About one third of the book is on Murdoch’s years overseas as a young man. After experience on the Age and an unsuccessful attempt to break into Fleet Street, by his mid-twenties he was reporting Federal Parliament for the Sydney Sun and was on close terms with the leaders of the Labor government. On the outbreak of the 1914–18 war C.E.W. Bean just defeated him in an election by journalists for the appointment of official War Correspondent. In 1915 Murdoch was appointed to manage the United Cable Service in The Times office in London. On the way, he visited Gallipoli briefly and in a letter to Prime Minister Andrew Fisher denounced the conduct of the campaign. It was shown to Lloyd George and other members of the anti-Gallipoli faction in the British government and had much to do with the recall of General Hamilton. Zwar usefully prints much of the letter (mistakenly asserting that it has not been published). But he does not fully face the real charge against Murdoch, which was not simply that he had broken his pledge to observe the censorship regulations, but rather that the letter teemed with exaggeration and error. It seemed to the senior A.I.F. men that he was either very gullible or a ruthless liar (or perhaps both).
Based in London for the rest of the war, Murdoch was Prime Minister Hughes’s ‘fixer’, reporting on political developments and organising the conscription campaign among the troops. With remarkable aplomb for a man of thirty, he entertained cabinet ministers and senior generals at dinner or confronted them on Hughes’s behalf, including the Commander-in-Chief Haig. Accredited as a war correspondent, he wrote some vivid despatches from France which, in general, were superior to Bean’s. And always he was plotting for what he brashly considered desirable Australian objectives. Zwar misses the most remarkable plot of all – the attempt by Murdoch and Bean in 1918 to have Monash replaced as corps commander by Brudenell White, which takes some beating as the most irresponsible act by pressmen in Australian history.

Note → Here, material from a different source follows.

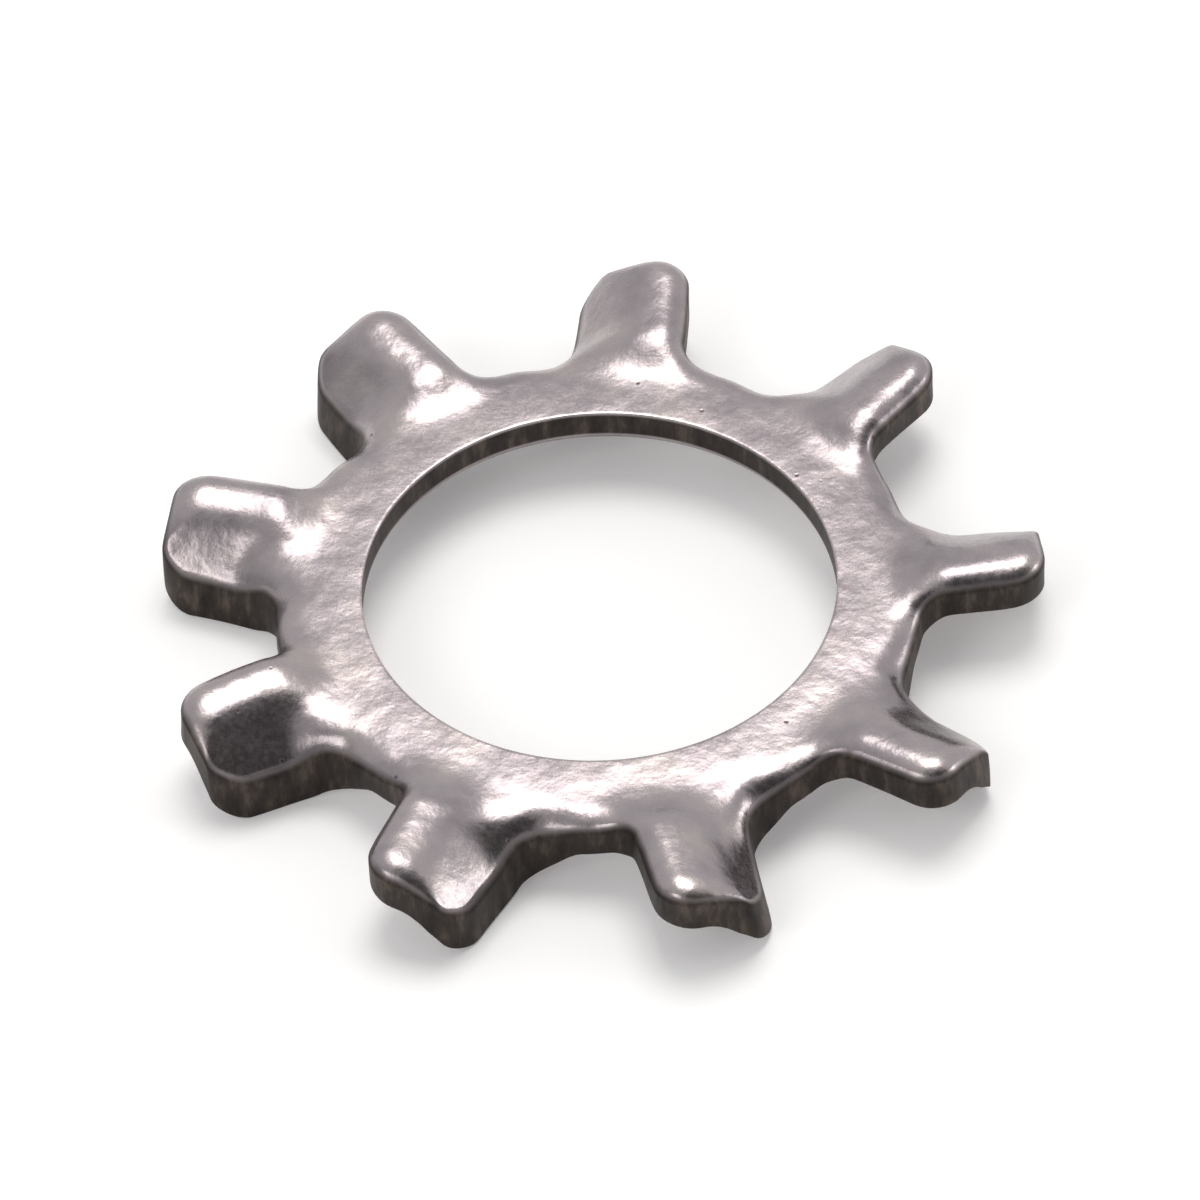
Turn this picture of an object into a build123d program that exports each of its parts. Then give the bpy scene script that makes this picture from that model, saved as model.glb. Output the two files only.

One of the book’s virtues is that it provides a handy outline of the growth of the Murdoch empire. While he was still in London, enjoying an extraordinary filial relationship with Lord Northcliffe, Murdoch was picked out in 1921 by Theodore Fink, chairman of directors of the Herald & Weekly Times Ltd, to take over the stodgy Melbourne Herald. In 1922 Murdoch faced an invasion from Sydney by Sir Hugh Denison who launched the Sun News-Pictorial and the Evening Sun. Murdoch had a complete victory: within two years the Herald bought Denison out cheaply. By the late 1920s Murdoch was managing director. He had already begun his takeovers as head of a syndicate based on the Herald board: in 1926 of the West Australian, then of the Adelaide morning papers the Advertiser and Register (and later the evening News for good measure), then in 1933 the two Brisbane morning dailies. Nothing like this concentration of newspaper power had ever been known in Australia. In the mid-1930s, after his first major heart-attack, Murdoch narrowly withstood an attempt by Fink to get rid of him. He retained power until his death in 1952 although, remarkably, in his last days he was planning to leave the Herald for the Argus.
Murdoch needs a thorough, unreserved, extended biography; without it, his real stature and place in history cannot be properly assessed. He was a great trainer of journalists, who usually respected him. He made a major contribution to the arts, especially as chairman of trustees of the National Gallery of Victoria, and in the space he gave in his papers to advanced critics. The origins of his ambition, which aimed at power and fame more than wealth and status, were probably largely in his unfortunate stammer which made much of his childhood miserable. How he used that power needs close investigation. Essentially his political views were unsophisticated and conventionally conservative. He was both a great patriot and often a stupid blunderer. As is the case with most press tycoons, his quite astounding trait was his conviction that he knew so much better than the rest of us.